Baroque and the galant. These have been edited for performance by Vickers, who also provides a typically informative note. I was especially struck by a melancholy minuet song from Arne’s Artaxerxes and a beguiling sleep scene, with softly duetting bassoons, from Rebecca by Handel’s one-time pupil and assistant John Christopher Smith.

In a personal note, Ruby Hughes pays tribute to La Frasi and the ‘lyrical ease’ of the music Handel wrote for her; and it is no accident that three of her Handel oratorio roles, Susanna, Theodora and Iphis, were spotless ‘sentimental’ heroines in the mould of Samuel Richardson’s Clarissa. With her limpid purity of tone, immaculately even coloratura and graceful sense of style, Hughes is in many ways ideal in this repertoire. She is never less than touching, whether in Susannna’s exquisite pastoral ‘Crystal streams’, Theodora’s prison scene or the aching pathos of Iphis’s ‘Farewell, ye limpid springs’. Here and in, say, a charmingly scored (with solo cello) aria from Vincenzo Ciampi’s Adriano in Siria, she excels in dreamy inwardness.

I could leave it at that, and add that the OAE provide sensitively coloured accompaniments (a pity that the excellent instrumental soloists remain unnamed). Yet at times I wished Hughes had dared more tonal variety, more decisive characterisation. Taking her cue, perhaps, from Frasi’s ‘smooth and chaste style’, she hardly sounds imperious in a vengeance aria from Arne’s Alfred – not for the only time, more incisive consonants would have helped here. Nor do I hear much sensuous enticement in Pleasure’s ‘There the brisk sparkling nectar drain’ from The Choice of Hercules. And for all the fragile tenderness Hughes brings to ‘Farewell, ye limpid springs’, I wish she had found a fuller, warmer tone for Iphis’s vision of paradise at the close.

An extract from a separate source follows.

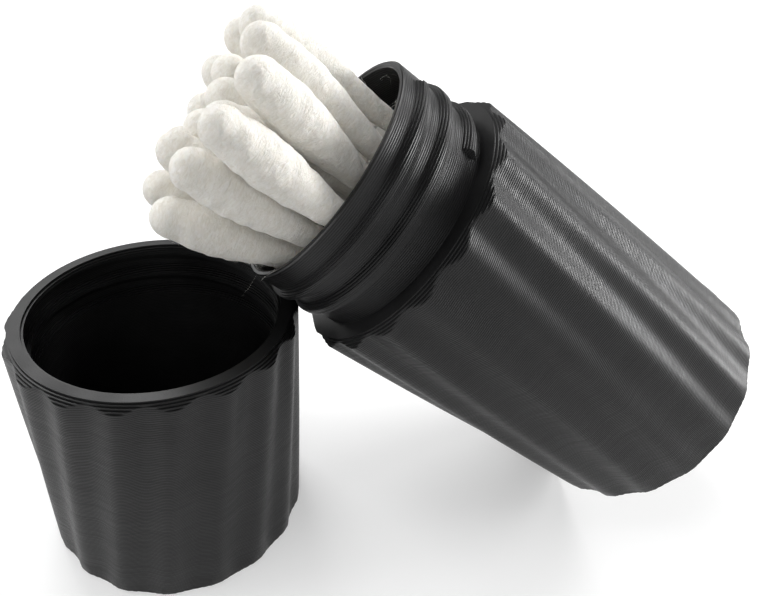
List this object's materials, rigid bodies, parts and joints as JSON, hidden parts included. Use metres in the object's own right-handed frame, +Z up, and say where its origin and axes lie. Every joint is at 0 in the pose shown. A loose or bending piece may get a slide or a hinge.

But pleasures in this disc far outweigh these provisos. The gentle beauty of Hughes’s voice, deployed with unfailing taste, can hardly fail to give pleasure, the music – not least the Queen of Sheba’s valedictory ‘Will the sun forget to streak’ – often touches the sublime, while the non-Handel items will come as delightful discoveries to many.